L'un des nombreux intérêts du film est qu'il retrace non pas le fait-divers, mais la façon dont Truman Capote traite avec la réalité pour la faire passer dans la presque fiction. L'écrivain ici est manipulateur. Au-delà des classiques stratégies pour obtenir des informations, il s'immisce dans l'existence de Smith, lui donnant l'occasion de devenir un héros de roman. Celui-ci, confronté à l'idée d'une mort prochaine, distille ses confidences, comptant ainsi obtenir une aide juridique de l'écrivain. Or Capote mène le jeu : entre pitié et apitoiement sur lui-même, il manoeuvre adroitement le condamné jusqu'à en tirer l'ultime secret... A partir de ce moment, le livre n'a plus besoin de Smith pour exister; cependant, nous découvrons avec étonnement l'auteur rendant visite à son personnage, peut-être pour jeter sur lui un ultime regard juste avant que la créature de papier ne prenne définitivement sa place. Mais comment interpréter ces larmes versées?
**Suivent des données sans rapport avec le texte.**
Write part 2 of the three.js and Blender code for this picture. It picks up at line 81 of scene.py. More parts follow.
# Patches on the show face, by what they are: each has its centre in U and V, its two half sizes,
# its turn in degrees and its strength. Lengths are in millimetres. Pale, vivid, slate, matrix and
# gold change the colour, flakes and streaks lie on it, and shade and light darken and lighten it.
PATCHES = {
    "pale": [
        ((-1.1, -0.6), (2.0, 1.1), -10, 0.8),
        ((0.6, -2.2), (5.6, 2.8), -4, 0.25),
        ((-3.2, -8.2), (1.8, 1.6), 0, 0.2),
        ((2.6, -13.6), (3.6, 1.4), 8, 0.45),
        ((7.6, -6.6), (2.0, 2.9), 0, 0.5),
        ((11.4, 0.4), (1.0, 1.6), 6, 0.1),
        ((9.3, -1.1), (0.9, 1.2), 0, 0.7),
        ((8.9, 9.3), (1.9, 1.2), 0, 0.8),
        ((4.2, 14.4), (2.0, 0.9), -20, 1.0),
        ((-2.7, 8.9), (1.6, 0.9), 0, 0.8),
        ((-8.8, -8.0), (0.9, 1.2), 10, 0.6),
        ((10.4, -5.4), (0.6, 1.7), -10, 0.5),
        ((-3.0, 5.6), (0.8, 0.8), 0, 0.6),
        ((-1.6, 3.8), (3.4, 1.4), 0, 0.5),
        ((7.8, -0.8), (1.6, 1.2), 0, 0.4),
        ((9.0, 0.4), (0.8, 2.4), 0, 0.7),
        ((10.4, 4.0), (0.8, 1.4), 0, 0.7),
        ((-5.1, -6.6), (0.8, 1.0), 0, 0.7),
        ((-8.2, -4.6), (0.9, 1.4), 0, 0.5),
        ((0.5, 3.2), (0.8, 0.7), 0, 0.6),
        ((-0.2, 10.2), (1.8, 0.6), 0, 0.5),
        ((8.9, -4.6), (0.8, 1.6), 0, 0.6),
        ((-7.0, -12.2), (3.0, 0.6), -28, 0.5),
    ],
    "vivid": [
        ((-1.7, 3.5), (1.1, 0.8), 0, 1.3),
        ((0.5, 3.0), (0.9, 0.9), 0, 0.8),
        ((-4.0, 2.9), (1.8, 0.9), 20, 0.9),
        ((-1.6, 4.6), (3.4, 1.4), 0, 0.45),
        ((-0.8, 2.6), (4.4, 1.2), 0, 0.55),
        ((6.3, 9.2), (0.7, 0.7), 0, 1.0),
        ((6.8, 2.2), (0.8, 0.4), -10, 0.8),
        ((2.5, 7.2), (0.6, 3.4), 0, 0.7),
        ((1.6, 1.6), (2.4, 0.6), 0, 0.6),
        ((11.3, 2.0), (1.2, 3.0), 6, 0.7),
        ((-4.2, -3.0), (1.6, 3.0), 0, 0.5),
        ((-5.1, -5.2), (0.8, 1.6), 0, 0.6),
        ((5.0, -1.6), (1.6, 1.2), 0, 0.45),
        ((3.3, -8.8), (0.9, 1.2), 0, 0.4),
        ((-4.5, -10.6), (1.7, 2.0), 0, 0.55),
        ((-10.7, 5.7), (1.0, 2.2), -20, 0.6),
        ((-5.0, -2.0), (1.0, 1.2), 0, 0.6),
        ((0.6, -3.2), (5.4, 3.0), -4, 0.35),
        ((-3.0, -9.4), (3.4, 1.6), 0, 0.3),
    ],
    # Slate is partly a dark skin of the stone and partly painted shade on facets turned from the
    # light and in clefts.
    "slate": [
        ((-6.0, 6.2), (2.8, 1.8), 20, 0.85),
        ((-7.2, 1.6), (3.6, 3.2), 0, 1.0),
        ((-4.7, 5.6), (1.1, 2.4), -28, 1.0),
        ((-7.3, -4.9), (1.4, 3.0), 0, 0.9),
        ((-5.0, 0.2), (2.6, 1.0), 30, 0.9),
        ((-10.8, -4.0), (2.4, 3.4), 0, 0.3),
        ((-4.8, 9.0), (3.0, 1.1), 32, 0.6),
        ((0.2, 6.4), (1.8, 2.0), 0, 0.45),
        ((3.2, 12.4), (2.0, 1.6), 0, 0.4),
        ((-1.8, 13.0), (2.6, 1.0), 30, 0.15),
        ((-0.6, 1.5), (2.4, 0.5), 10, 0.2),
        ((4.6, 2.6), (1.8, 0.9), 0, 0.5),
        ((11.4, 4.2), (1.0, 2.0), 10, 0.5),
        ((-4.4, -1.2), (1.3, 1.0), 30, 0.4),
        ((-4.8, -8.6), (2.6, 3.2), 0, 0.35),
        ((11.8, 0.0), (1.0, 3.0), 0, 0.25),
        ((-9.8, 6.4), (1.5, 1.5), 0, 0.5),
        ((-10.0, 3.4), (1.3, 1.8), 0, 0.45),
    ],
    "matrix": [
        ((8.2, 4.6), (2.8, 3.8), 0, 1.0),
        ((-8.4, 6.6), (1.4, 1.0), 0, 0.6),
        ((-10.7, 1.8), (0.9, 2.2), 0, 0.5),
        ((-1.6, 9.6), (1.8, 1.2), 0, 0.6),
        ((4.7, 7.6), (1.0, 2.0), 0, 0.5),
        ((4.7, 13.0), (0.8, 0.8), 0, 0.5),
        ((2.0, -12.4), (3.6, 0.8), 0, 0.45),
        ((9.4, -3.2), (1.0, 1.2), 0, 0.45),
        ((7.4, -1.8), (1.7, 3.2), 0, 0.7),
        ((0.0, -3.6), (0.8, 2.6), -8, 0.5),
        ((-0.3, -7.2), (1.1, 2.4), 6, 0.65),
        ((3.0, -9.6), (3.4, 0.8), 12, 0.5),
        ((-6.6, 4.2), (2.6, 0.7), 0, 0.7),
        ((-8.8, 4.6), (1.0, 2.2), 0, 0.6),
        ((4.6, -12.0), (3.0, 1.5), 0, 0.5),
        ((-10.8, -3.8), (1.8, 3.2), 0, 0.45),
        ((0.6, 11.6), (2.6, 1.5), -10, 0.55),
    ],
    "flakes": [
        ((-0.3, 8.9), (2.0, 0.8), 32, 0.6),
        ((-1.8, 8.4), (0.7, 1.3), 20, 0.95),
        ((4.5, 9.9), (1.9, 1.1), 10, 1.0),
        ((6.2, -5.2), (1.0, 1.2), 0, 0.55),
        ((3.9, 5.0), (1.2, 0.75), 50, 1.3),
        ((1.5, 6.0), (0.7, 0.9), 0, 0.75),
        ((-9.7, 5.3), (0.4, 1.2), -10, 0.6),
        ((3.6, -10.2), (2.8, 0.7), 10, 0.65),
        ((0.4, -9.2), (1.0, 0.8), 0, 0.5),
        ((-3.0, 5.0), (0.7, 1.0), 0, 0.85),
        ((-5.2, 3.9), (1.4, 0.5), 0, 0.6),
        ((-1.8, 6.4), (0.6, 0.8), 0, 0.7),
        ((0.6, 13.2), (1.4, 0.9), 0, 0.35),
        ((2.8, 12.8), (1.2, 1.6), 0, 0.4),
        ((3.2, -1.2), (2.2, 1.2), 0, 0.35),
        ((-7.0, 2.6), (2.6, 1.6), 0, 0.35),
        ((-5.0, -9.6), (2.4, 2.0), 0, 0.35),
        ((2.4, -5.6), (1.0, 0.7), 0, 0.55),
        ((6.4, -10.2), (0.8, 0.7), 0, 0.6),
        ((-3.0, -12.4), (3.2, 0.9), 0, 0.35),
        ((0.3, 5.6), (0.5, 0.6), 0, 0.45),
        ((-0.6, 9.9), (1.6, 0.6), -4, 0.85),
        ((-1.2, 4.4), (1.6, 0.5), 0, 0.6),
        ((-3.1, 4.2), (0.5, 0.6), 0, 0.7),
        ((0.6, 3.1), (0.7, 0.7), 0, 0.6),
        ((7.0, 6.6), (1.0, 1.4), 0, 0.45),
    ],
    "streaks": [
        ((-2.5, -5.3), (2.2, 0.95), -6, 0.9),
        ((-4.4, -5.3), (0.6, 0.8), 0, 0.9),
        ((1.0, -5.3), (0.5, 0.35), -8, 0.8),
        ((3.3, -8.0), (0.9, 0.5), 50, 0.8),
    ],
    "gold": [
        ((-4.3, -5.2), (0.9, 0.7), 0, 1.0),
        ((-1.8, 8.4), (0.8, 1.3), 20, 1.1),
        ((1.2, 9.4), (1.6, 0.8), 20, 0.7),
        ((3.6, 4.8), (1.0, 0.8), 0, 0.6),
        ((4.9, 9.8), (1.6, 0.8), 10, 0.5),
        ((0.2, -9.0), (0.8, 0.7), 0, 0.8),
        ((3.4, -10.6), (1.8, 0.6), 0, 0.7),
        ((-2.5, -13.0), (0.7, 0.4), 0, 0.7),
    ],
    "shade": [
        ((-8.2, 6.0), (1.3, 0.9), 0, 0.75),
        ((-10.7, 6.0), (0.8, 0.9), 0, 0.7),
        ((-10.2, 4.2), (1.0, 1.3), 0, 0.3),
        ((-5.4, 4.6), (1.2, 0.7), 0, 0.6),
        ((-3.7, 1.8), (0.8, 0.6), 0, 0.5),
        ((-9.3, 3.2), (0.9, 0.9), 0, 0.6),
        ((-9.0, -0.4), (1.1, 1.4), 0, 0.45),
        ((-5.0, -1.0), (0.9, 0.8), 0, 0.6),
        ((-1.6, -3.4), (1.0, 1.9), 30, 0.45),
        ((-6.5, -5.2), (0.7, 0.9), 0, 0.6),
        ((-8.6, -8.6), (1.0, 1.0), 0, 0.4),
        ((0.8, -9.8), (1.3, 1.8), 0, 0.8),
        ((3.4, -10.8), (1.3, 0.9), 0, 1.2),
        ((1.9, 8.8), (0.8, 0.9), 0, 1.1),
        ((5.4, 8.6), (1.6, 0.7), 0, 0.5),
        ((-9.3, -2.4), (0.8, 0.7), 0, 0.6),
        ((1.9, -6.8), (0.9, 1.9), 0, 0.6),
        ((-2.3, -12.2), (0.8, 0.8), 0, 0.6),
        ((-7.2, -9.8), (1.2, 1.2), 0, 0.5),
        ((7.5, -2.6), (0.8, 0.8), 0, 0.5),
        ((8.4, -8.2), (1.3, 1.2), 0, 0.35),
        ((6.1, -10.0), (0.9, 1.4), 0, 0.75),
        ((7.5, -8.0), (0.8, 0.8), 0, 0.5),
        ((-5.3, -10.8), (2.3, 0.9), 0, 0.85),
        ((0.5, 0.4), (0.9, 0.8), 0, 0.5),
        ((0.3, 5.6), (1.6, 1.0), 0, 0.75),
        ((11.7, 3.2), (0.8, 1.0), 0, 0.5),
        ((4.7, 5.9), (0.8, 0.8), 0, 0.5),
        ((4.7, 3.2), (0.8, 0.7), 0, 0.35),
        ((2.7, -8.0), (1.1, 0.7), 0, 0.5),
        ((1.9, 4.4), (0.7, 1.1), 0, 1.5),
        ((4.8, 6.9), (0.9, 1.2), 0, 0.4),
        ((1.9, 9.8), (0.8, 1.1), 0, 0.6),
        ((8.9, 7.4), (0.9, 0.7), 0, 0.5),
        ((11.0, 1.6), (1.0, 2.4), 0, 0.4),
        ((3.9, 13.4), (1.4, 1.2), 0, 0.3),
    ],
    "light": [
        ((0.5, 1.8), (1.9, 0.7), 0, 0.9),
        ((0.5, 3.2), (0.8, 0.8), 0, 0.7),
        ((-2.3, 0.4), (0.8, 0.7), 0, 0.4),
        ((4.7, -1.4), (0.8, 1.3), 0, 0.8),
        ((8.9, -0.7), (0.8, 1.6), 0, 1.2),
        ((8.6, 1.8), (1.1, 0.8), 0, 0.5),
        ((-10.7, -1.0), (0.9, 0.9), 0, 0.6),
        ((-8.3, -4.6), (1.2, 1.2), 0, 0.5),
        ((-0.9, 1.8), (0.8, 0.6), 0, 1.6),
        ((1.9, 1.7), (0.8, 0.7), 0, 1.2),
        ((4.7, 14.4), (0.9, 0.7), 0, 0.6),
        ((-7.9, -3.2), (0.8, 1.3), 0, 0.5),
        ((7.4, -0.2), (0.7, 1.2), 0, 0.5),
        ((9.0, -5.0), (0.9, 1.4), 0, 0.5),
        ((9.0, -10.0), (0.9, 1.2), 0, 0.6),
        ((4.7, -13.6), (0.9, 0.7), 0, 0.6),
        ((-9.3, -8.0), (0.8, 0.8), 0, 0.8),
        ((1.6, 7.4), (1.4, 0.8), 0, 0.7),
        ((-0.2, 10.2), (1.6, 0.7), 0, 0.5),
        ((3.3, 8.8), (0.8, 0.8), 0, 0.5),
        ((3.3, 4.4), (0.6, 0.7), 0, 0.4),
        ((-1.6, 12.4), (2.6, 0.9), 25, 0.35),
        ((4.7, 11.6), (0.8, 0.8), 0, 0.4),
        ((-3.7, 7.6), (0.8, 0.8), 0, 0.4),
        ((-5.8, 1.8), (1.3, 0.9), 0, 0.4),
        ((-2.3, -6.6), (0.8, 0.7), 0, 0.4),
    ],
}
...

L'art de Philip Seymour Hoffman se trouve tout entier dans ces imperceptibles changements. Lorsqu'il semble compatir, Capote ne fait que calculer le rapport d'un don, d'une marque d'amitié; pourtant, quand il pourrait demeurer loin du lieu de l'exécution, il offre un dernier tête-à-tête à celui qui s'apprête à mourir. C'est une belle métaphore du rapport de l'auteur avec ses personnages. Un personnage purement fictif ne serait qu'une émanation de son auteur, un peu de lui-même, comme on dit. Capote, lui, s'est offert un vrai dédoublement, se projetant dans Perry Smith tout en se jouant de lui. D'une personne il fait un personnage, la dépouillant de sa liberté, la soumettant à un destin. D'ailleurs, vers la fin de cette histoire, Capote semble inquiet à l'idée d'une grâce possible pour les condamnés à mort. Sans cette mort, que deviendraient en effet ces personnages? Ils perdraient probablement de leur pouvoir, de leur sens: de leur intérêt. Ravalés au simple rang d'êtres vivants, ils ne viendraient plus conclure l'oeuvre, qui n'aurait plus de raison d'exister...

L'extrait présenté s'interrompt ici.